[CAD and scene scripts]
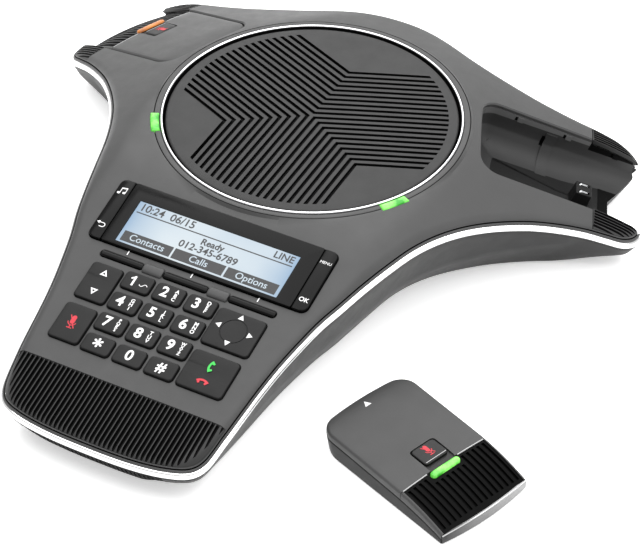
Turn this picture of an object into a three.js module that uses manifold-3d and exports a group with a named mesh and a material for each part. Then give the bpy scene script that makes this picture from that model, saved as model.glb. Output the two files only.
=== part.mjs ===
// Three-winged conference speakerphone with two detachable microphone pods.
// Millimetres, +Z up, table at z = 0. The keypad wing points along -Y, the two microphone
// wings point back left and back right; the left one holds its pod, the right dock is empty and
// its pod lies on the table in front.
import * as THREE from 'three';
import { ParametricGeometry } from 'three/addons/geometries/ParametricGeometry.js';
import { mergeVertices } from 'three/addons/utils/BufferGeometryUtils.js';
import Module from 'manifold-3d';

const wasm = await Module();
wasm.setup();

// ---------- driving dimensions ----------
const RING_Z = 60;            // chrome ring plane above the table
const RING_R = 75;            // chrome ring radius
const KEY_SLOPE = 0.25;       // fall of the keypad wing
const KEY_START = 76.1;       // where the keypad plane meets the ring plane
const MIC_SLOPE = 0.40;       // fall of a microphone wing
const MIC_CROWN = 0.0018;     // crosswise crown of a microphone wing
const MIC_ANGLE = 23.5;       // microphone wing direction above the X axis
const RIB_START_KEY = 187.5;  // ribbed grille begins, along the keypad wing
const RIB_START_MIC = 141.6;  // ribbed arm caps begin, along a microphone wing
const SKIN = 2.2;             // housing wall
const BASE_Z = 1.5;           // underside of the bottom housing
const GAP = 0.3;              // running gap between parts
const TOLERANCE = 0.03;       // flat-enough faces are joined within this
const LED_ANGLES = [-32, 212];
const POD = {
  length: 85.5, half: 26.8, corner: 9, bow: 1.2, rib: 55.4, bulge: 2.4, tilt: 20.1,
  s0: 81.35, z0: 41.7,
};
const SPEAKER = { disc: 72.6, pitch: 3.85, slot: 1.75, reach: 68.2, crown: 0.5, fall: 0.7 };

const RAD = Math.PI / 180;
const group = new THREE.Group();

// ---------- materials ----------
const paint = (color, roughness, metalness = 0) =>
  new THREE.MeshStandardMaterial({ color, roughness, metalness });
const M = {
  shell: paint(0x6a6a6a, 0.45), dark: paint(0x4b4b4b, 0.5), black: paint(0x141414, 0.45),
  key: paint(0x474747, 0.5), silver: paint(0xe2e2e2, 0.25, 0.9), chrome: paint(0xf2f2f2, 0.08, 1),
  grille: paint(0x5e5e5e, 0.5), cloth: paint(0x0b0b0b, 0.95), lcd: paint(0xdfe9f0, 0.3),
  gloss: paint(0x0d0d0d, 0.12), led: paint(0x63e04a, 0.3), amber: paint(0xd98a2b, 0.3),
  rubber: paint(0x202020, 0.9), board: paint(0x1d5a33, 0.6), steel: paint(0xb9bcc0, 0.3, 0.9),
  cone: paint(0x2a2a2a, 0.8),
};

// ---------- mesh helpers ----------
function solid(geometry) {
  const g = geometry.clone();
  for (const key of Object.keys(g.attributes)) if (key !== 'position') g.deleteAttribute(key);
  const merged = mergeVertices(g, 1e-4);
  const index = merged.index.array;
  const tris = [];
  for (let i = 0; i < index.length; i += 3) {
    const [a, b, c] = [index[i], index[i + 1], index[i + 2]];
    if (a !== b && b !== c && a !== c) tris.push(a, b, c);
  }
  const make = (t) => new wasm.Manifold(new wasm.Mesh({
    numProp: 3, vertProperties: new Float32Array(merged.attributes.position.array),
    triVerts: new Uint32Array(t),
  }));
  const m = make(tris);
  if (m.volume() > 0) return m;
  const flipped = [];
  for (let i = 0; i < tris.length; i += 3) flipped.push(tris[i], tris[i + 2], tris[i + 1]);
  return make(flipped);
}

function add(name, body, material) {
  const mesh = body.simplify(TOLERANCE).getMesh();
  const g = new THREE.BufferGeometry();
  const count = mesh.vertProperties.length / mesh.numProp;
  const pos = new Float32Array(count * 3);
  for (let i = 0; i < count; i++) {
    for (let k = 0; k < 3; k++) pos[i * 3 + k] = mesh.vertProperties[i * mesh.numProp + k];
  }
  g.setAttribute('position', new THREE.BufferAttribute(pos, 3));
  g.setIndex(new THREE.BufferAttribute(new Uint32Array(mesh.triVerts), 1));
  g.computeVertexNormals();
  const out = new THREE.Mesh(g, material);
  out.name = name;
  group.add(out);
}

const union = (list) => list.reduce((a, b) => a.add(b));
const moved = (body, matrix) => body.transform(matrix.elements);

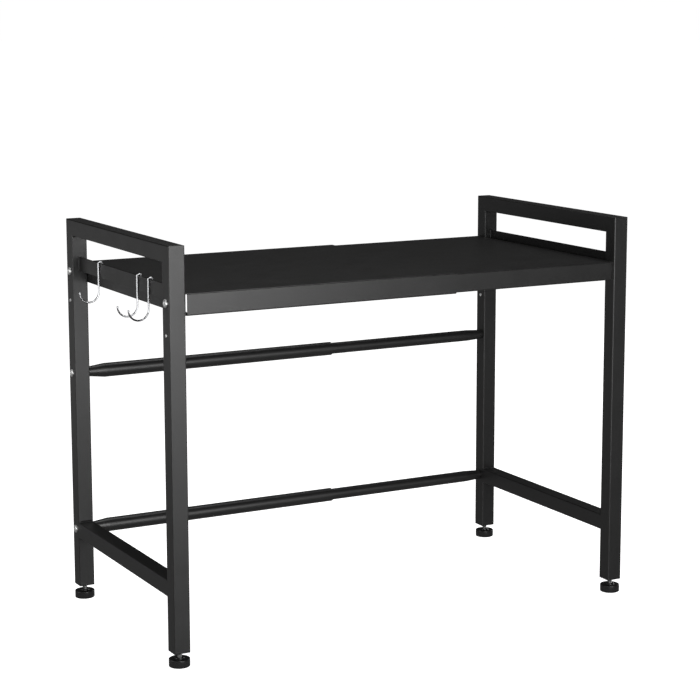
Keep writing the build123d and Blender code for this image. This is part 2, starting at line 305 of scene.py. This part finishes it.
BOLT_HEAD_HEIGHT = 2.2 * MM
BOLT_HEAD_RADIUS = 5.0 * MM
BOLT_SHANK_RADIUS = 2.45 * MM
BOLT_PITCH = 0.8 * MM
BOLT_RECESS = (4.8 * MM, 1.15 * MM, 1.25 * MM)      # length, width and depth of its two slots
SCREW_FACETS = 96
HEAD_RINGS = 40
HEAD_POLE = 0.03            # radians left open at a head's middle, where a flat face closes it
HEAD_RIM = 0.28             # share of a head's height that stands straight
WALL_STEEPNESS = 2          # of the long walls of a slot, against its ends
WALL_SLOPE = 0.35           # share of a slot's width that its ends take to slope down
EDGE_DEPTH = 0.3            # share of the recess's depth that its outline has already
THREAD_DEPTH = 0.54         # in pitches, as are the next three
FLANK = 1 / 2.7
HALF_CREST = 0.17 * FLANK
TIP_LENGTH = 0.6
TIP_TAPER = 0.75            # radius of a shank's end, as a share
THREAD_RINGS = 7            # to a turn
DARK_ZINC_TINT = (1, 1.01, 1.02)
LIGHT_ZINC_TINT = (1, 1, 0.98)
PATCH_CELLS = 420           # to the metre
PATCH_DEPTH = 0.1 * MM


def zinc_plate(name, dark, light, smooth, rough):
    """Zinc plate: a grey metal whose tone and sheen drift in small patches, with faint bump. Dark
    patches are a little bluish and light ones a little yellow."""
    plate, tree, shader = new_finish(name, {"Metallic": 1.0})
    patches = noise(tree, PATCH_CELLS, detail=4)
    vary_tone(tree, shader, patches, dark=[dark * share for share in DARK_ZINC_TINT],
              light=[light * share for share in LIGHT_ZINC_TINT], start=0.3, end=0.7)
    vary_sheen(tree, shader, patches, smooth, rough)
    add_bump(tree, shader, patches, strength=0.10, depth=PATCH_DEPTH)
    return plate


def thread(radius, pitch, along, angle):
    """Radius of a screw thread: it falls from the crest by a share of the pitch, along straight
    flanks with flat crests and roots between them, as the phase, which is along / pitch less the
    share of a turn, goes round."""
    phase = np.mod(along / pitch - angle / (2 * np.pi), 1)
    fall = np.clip((np.abs(phase - 0.5) - HALF_CREST) / FLANK, 0, 1)
    return radius - THREAD_DEPTH * pitch * fall


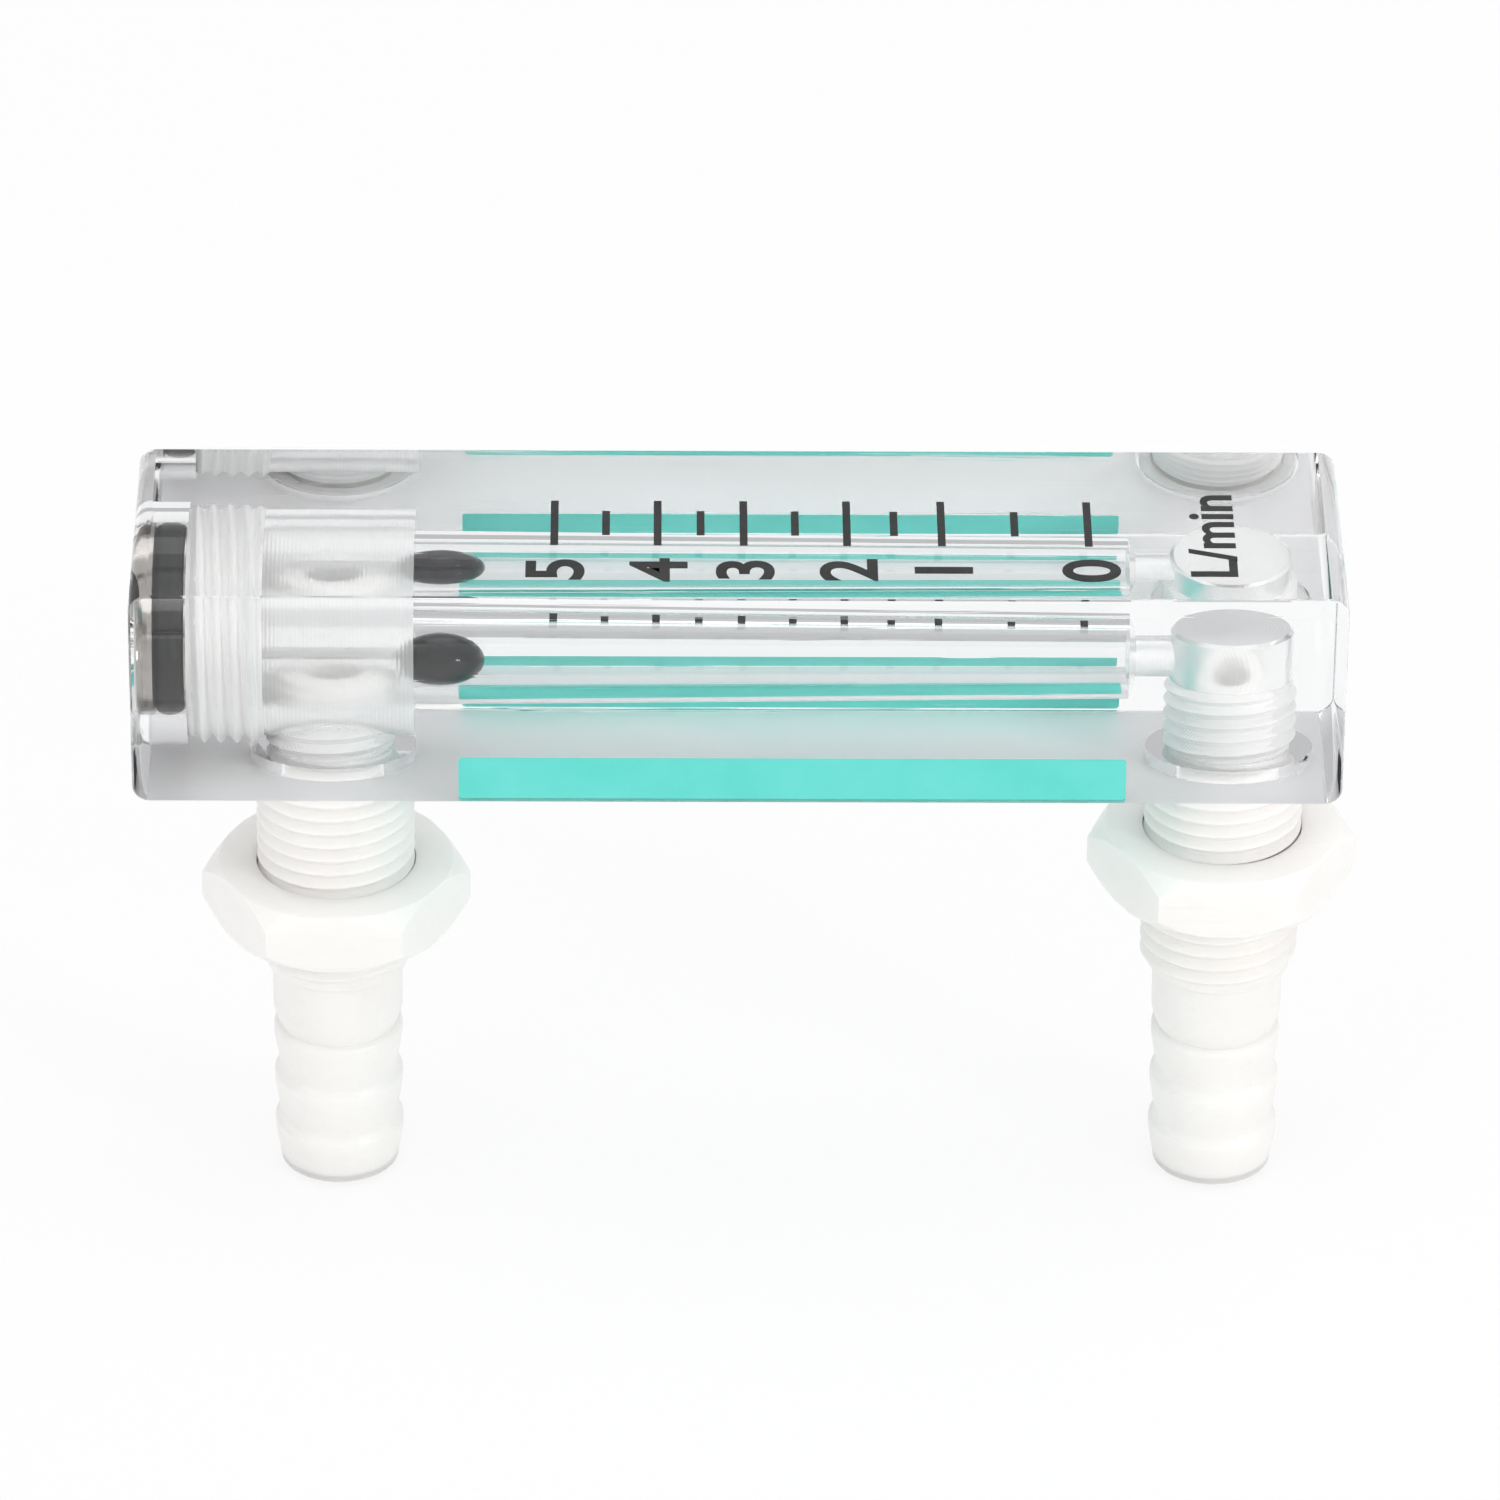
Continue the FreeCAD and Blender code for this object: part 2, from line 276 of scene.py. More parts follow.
class TurningMarks(Effect):
    """Fine rings left by a cutting tool round the metering tube's axis."""

    title = "Turning marks"
    inputs = {"Pitch": 0.0002, "Axis height": 0.010, "Unevenness": 0.4}
    outputs = ("Height",)

    @classmethod
    def fill(cls, writer: TreeWriter, start: bpy.types.Node, end: bpy.types.Node) -> None:
        """Ripple along the axis and outwards from it."""
        place = writer.node("ShaderNodeTexCoord").outputs["Object"]
        parts = writer.node("ShaderNodeSeparateXYZ", {0: place})
        across = parts.outputs["Y"]
        height = writer.math("SUBTRACT", parts.outputs["Z"], start.outputs["Axis height"])
        level = writer.math("MULTIPLY", height, height)
        outward = writer.math("SQRT", writer.math("ADD", level, writer.math("MULTIPLY", across, across)))
        reach = writer.math("ADD", outward, parts.outputs["X"])
        travel = writer.math("DIVIDE", reach, start.outputs["Pitch"])
        uneven = writer.noise(place, scale=900.0, detail=2.0)
        wobble = writer.math("MULTIPLY", uneven, start.outputs["Unevenness"])
        wave = writer.math("SINE", writer.math("MULTIPLY", writer.math("ADD", travel, wobble), FULL_TURN))
        writer.feed(end.inputs["Height"], writer.math("MULTIPLY_ADD", wave, 0.5, 0.5))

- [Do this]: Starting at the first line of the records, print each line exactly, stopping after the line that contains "wasm.setup();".

- [The answer]:
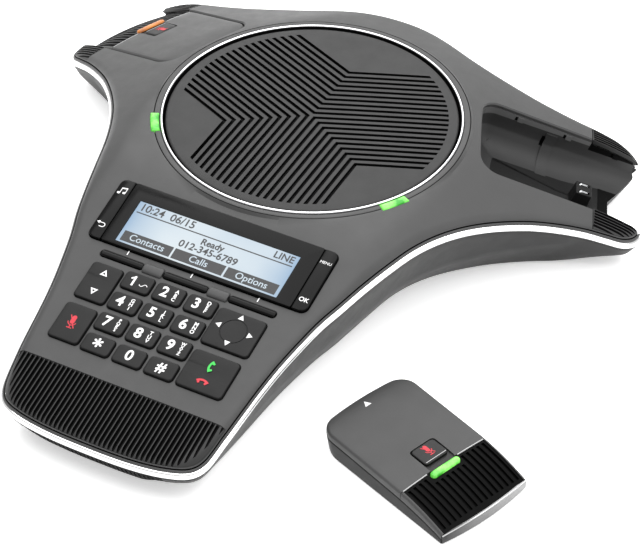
Turn this picture of an object into a three.js module that uses manifold-3d and exports a group with a named mesh and a material for each part. Then give the bpy scene script that makes this picture from that model, saved as model.glb. Output the two files only.
=== part.mjs ===
// Three-winged conference speakerphone with two detachable microphone pods.
// Millimetres, +Z up, table at z = 0. The keypad wing points along -Y, the two microphone
// wings point back left and back right; the left one holds its pod, the right dock is empty and
// its pod lies on the table in front.
import * as THREE from 'three';
import { ParametricGeometry } from 'three/addons/geometries/ParametricGeometry.js';
import { mergeVertices } from 'three/addons/utils/BufferGeometryUtils.js';
import Module from 'manifold-3d';

const wasm = await Module();
wasm.setup();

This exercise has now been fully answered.